After successfully developing the letter, my next task was to write a procedure that would be executed as a direct activation from the orders screen and would send the letter via email. My original code was something like this
LINK ORDERS TO :$.PAR; ERRMSG 1 WHERE :RETVAL <= 0; :FNAME = 'X:/1/TEST_SENDORDLETTER.pdf'; EXECUTE WINHTML '-d', 'TEST_ORDLETTER', 'ORDERS', :$.PAR, '-pdf', :FNAME; :EMAIL = '....'; MAILMSG 10 TO EMAIL :EMAIL DATA :FNAME;
I'm leaving out all the changes that were added later - I ended up using the interface for mail messages instead of MAILMSG and that's not really relevant.
Every time that I tried this, the procedure worked fine and sent the mail containing the letter. Every time the user wanted to run it, the letter was created but contained only with the logo and signature: the important part of the letter was missing.

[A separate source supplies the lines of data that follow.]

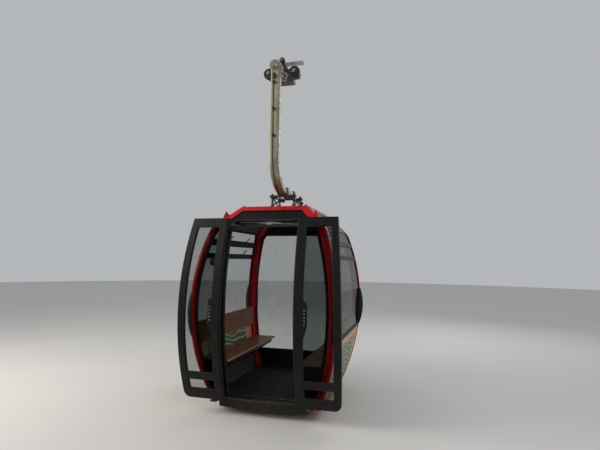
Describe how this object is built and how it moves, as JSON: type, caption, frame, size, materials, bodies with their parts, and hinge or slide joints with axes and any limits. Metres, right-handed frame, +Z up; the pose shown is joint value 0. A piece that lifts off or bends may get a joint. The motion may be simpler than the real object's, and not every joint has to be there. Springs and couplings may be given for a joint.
{
  "type": "cable car cabin",
  "caption": "Barrel-shaped cable car cabin with open sliding doors, two facing benches, a bent hanger arm and a detachable rope grip.",
  "frame": {"origin": "on the haul rope's axis at the middle of the grip's jaws", "axes": "+X along the rope and the way of travel, -Y the door side, +Z up"},
  "size_m": [1.7904, 2.0011, 4.146],
  "materials": {
    "frame_red": "gloss enamel",
    "wall_black": "satin",
    "leaf_black": "satin powder coat",
    "bumper_black": "moulded",
    "glass_clear": "polished",
    "printed_panel": "printed film",
    "floor_black": "textured",
    "floor_rubber": "ribbed",
    "bench_brown": "satin laminate",
    "lining_black": "matt",
    "dark_steel": "satin",
    "galvanised": "hot-dip galvanised",
    "cast_grey": "cast",
    "bare_steel": "machined",
    "bare_aluminium": "anodised",
    "roller_black": "moulded"
  },
  "bodies": {
    "grip": {"grip_body": "cast_grey", "jaw_pin": "bare_steel", "hanger_axle": "bare_steel", "drive_plate": "bare_aluminium"},
    "jaw": {"jaw": "cast_grey"},
    "lever_roller": {"lever_roller": "roller_black"},
    "roller_left": {"roller_left": "roller_black"},
    "roller_right": {"roller_right": "roller_black"},
    "carrier": {"back_frame": "wall_black", "back_glass": "glass_clear", "backrest_left": "bench_brown", "backrest_right": "bench_brown", "backrest_stays_left": "dark_steel", "backrest_stays_right": "dark_steel", "bench_bracket_left": "dark_steel", "bench_bracket_right": "dark_steel", "bench_seat_left": "bench_brown", "bench_seat_right": "bench_brown", "buffers": "floor_rubber", "cable_clips": "dark_steel", "ceiling": "lining_black", "control_cable": "bumper_black", "door_portal": "wall_black", "door_rail": "dark_steel", "end_frame_left": "wall_black", "end_frame_right": "wall_black", "end_glass_left": "glass_clear", "end_glass_right": "glass_clear", "end_panel_left": "printed_panel", "end_panel_right": "printed_panel", "floor_mat": "floor_rubber", "floor_pan": "floor_black", "floor_ring": "frame_red", "hanger_arm": "galvanised", "leaf_arms_left": "dark_steel", "leaf_arms_right": "dark_steel", "leaf_frame_left": "leaf_black", "leaf_frame_right": "leaf_black", "leaf_glass_left": "glass_clear", "leaf_glass_right": "glass_clear", "mast": "dark_steel", "post_back_left": "frame_red", "post_back_right": "frame_red", "post_bumpers": "bumper_black", "post_door_left": "frame_red", "post_door_right": "frame_red", "rail_bracket": "bare_aluminium", "roof_panel": "frame_red", "roof_ring": "frame_red", "side_glass": "glass_clear", "threshold": "floor_black", "vent_glass_left": "glass_clear", "vent_glass_right": "glass_clear"}
  },
  "joints": [
    {"name": "carrier_swing", "type": "hinge", "parent": "grip", "child": "carrier", "pos_m": [0, -0.5, -0.072], "axis": [0, 1, 0], "range_deg": [-30, 30]},
    {"name": "jaw_open", "type": "hinge", "parent": "grip", "child": "jaw", "pos_m": [0, -0.062, 0.052], "axis": [1, 0, 0], "range_deg": [0, 18], "stiffness_Nm_per_rad": 60, "springref_deg": -17.19},
    {"name": "lever_roller_spin", "type": "hinge", "parent": "jaw", "child": "lever_roller", "pos_m": [0, -0.27, 0.108], "axis": [0, 1, 0], "continuous": true},
    {"name": "roller_left_spin", "type": "hinge", "parent": "grip", "child": "roller_left", "pos_m": [-0.165, -0.285, -0.06], "axis": [0, 1, 0], "continuous": true},
    {"name": "roller_right_spin", "type": "hinge", "parent": "grip", "child": "roller_right", "pos_m": [0.165, -0.285, -0.06], "axis": [0, 1, 0], "continuous": true}
  ]
}
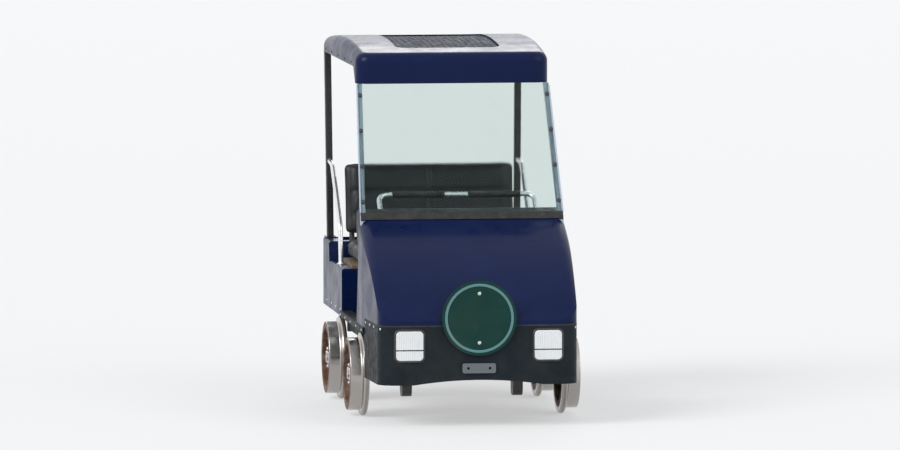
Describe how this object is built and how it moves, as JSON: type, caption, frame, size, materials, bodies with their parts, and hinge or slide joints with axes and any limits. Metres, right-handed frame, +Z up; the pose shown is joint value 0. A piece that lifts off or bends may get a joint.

It took some time to figure out what was missing: I had originally run the mail merge program and had defined what the format was to be. Someone running the 'envelope' procedure as a direct activation would not get the chance to define the format of the mail merge. OK: there is a paragraph in the SDK that shows how to overcome this -
/* Set print format */ :EXEC = 0; SELECT EXEC INTO :EXEC FROM EXEC WHERE TYPE = 'P' AND ENAME = 'TEST_ORDLETTER'; UPDATE PRINTFORMAT SET VALUE = -102 /* required format */ WHERE EXEC = :EXEC AND USER = SQL.USER;
I've used the same code (albeit with a different ENAME and format) for a similar program and there this code worked fine. But the print format was still not being set for the user. At first, I thought that the user would have to run the mail merge procedure once from the menu in order to set the print format, which is when the light finally went on in my head. The above code will fail because there is no record in the PRINTFORMAT to update! So I added the code to insert the necessary values into that table; if the insert succeeds, the code jumps over the 'update' statement. Looking at this again, the 'update' statement should come first, and only if this fails should there be the 'insert'.
The above is not written in the SDK!
There are two pitfalls here: (1) The inner procedure has to appear in a menu that the user has permission for; (2) The format has to be set.